EDITOR'S NOTE: Tomorrow and Monday will be no-newsletter days; we'll be back Tuesday, January 31.

•   McKibben minces no words about "the steady demolition of 50 years' worth of environmental protection" under Trump: there's "a new day dawning, and we're sure as hell not going to use any of that sunlight for energy."

•   Green parses "the domestic debate over climate change and the economic impact of environmental regulations," which "has reached a fever pitch."

•   A bright note in a sea of bad news: the APA's Planners4Health initiative "will focus on greater coordination between planners and public health professionals at the state level" (but is CDC funding now frozen?).

•   A Kresge Foundation's report rates American urban-focused professional associations re: their focus on climate change issues: "few have adopted a holistic approach that includes adaptation, mitigation and the explicit consideration of social justice" (AIA, ASLA, ULI, etc. make Tier 1).

•   Dunlap debuts a new NYT series of "case studies in resilient design, focused on the NYC area that offer lessons to builders everywhere" - starting with SHoP's American Copper Buildings.

•   Smallenberg cheers "NACTO Global Street Design Guide": despite "a few faults," it is an "invaluable guide" that "will help in reducing the guess work and sometimes incorrect assumptions when it comes to how streets really work."

•   Jolliffe parses whether architects are "victims of their own rhetoric" by turning off the public with their "unintelligible, self-serving language" (with "hyperbolic vortex" and "tectonically honest place-making" - is there any doubt?).

•   The U.K.'s Twentieth Century Society issues its Buildings at Risk 2017 list (better photos might make it more convincing).

•   The 2017 International Garden Festival in Reford Gardens, Québec, will include six "Playsages" by six international teams.

•   Kilston cheers a new map by AIA Los Angeles and NOMA that showcases landmarks by African-American Architects in L.A.

•   Call for entries: an "intervention" for Revellín Plaza at Concéntrico 03, Logroño Architecture and Design Festival in Spain.

•   One we couldn't resist: Orwell's "1984" tops Amazon's bestseller list (our favorite Amazon review: "Perfect Primer for POTUS 45").

•   Weekend diversions:

•   "Phyllis Lambert: 75 Years At Work" at the Canadian Centre for Architecture offers "an autobiographical glimpse into the evolution of her ideas and work as an architect, activist, editor, and curator" (and celebrates her 90th birthday - Happy Birthday, Phyllis!).

•   Welton is looking forward to "Follies, Function & Form: Imagining Olana's Summer House" by a who's who at NYC's Center for Architecture.

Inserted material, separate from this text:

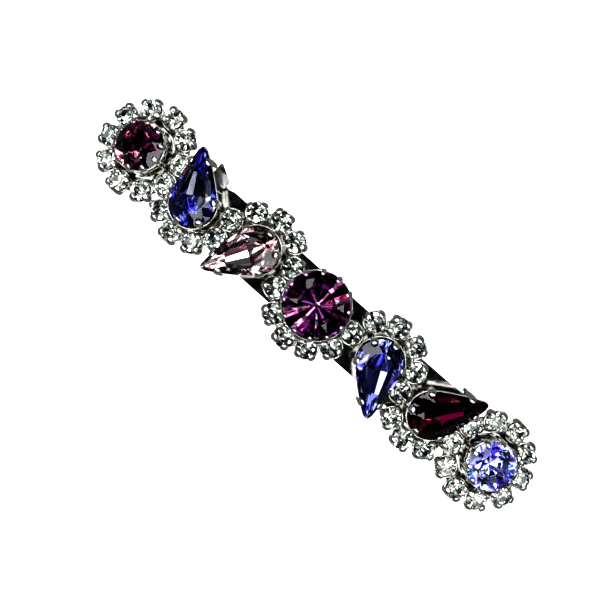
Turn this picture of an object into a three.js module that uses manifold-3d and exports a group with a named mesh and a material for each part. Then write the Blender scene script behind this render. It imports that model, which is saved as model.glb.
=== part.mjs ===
// A rhinestone barrette: an arched spring clip that carries seven large coloured stones, and a string of
// small clear stones that rings the two end stones and winds past the five between them.
// Millimetres. +X runs along the clip from its latch to its hinge, +Y across it, and +Z is the decorated
// side.
// The origin is the middle of the clasp arm's flat underside, which the closed clip rests on.
import * as THREE from 'three';
import { mergeVertices } from 'three/addons/utils/BufferGeometryUtils.js';
import Module from 'manifold-3d';

const wasm = await Module();
wasm.setup();

// --- Driving dimensions ---------------------------------------------------------------------------------

const GAP = 0.3; // left between pieces that touch
const PLATE = { radius: 115, span: 59, width: 9.4, web: 0.9, lip: 0.8, lipDepth: 1.8, crownZ: 11 };
const TONGUE = { left: -28.6, width: 6, shoulderX: -21, round: 2, corner: 1.6 };
const PIN = { x: 27.6, z: 1.4, radius: 0.55, headRadius: 1, headLength: 0.6 };
const LUG = { left: 25.2, right: 29.2, neckZ: 4.4, radius: 1.3 };
const ARM = {
  thickness: 1, hingeWidth: 6.8, waist: 5.6, padWidth: 8.6, left: -29.4, stepX: -19.5, stepRise: 1.9,
};
const WINDOW = { x: -24.8, length: 5.4, width: 6 };
const BAR = { radius: 120, crownZ: 8, thickness: 0.5, left: -17, width: 5, earX: 26.5, earLength: 0.9 };
const LATCH = { x: -24.8, length: 4.4, width: 3.8, z: 5, thickness: 0.5, bossRadius: 1.6, bossTopZ: 6.6 };
const WING = {
  length: 3.1, legY: 2.2, thickness: 0.45, topZ: 5.5, footZ: 0.9, hookTopZ: 1.6, reach: 6.8, earZ: 3.6,
};
const EAR = { foldY: 5.4, tipLength: 0.5 }; // past its fold the ear narrows to a tip on the latch side
const RIVET = { radius: 0.65, headRadius: 1.3, headZ: 4.1, headLength: 0.6, topZ: 7.9 };

// Settings stand on thin strips of solder, which lie a gap above the plate.
const STRIP = { width: 1.2, thickness: 0.5 };
const SEAT_RADIUS = PLATE.radius + GAP + STRIP.thickness / 2;
const ARCH_CENTRE_Z = PLATE.crownZ - PLATE.radius;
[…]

•   Hess organizes the first exhibition of an FLW collaborator: "Aaron G. Green and California Organic Architecture" at the PVAC in L.A. highlights the "prolific and highly-regarded architect in his own right."

•   Kuma co-curates "Japan Unlayered" in Vancouver, "designed to be a sensory experience of Japanese culture through touch, taste, sight, sound and smell."

•   Ingalls cheers "Amplified Urbanism," LOHA's' new monograph that "makes the case that it is time to start celebrating L.A.'s offbeat urbanism."

•   7 novels every architect should read: Zen and the Art of Motorcycle Maintenance." "The Little Prince," and, of course, "The Fountainhead" included.

•   Diller is working on an opera for the High Line "appropriately coined the Mile Long Opera."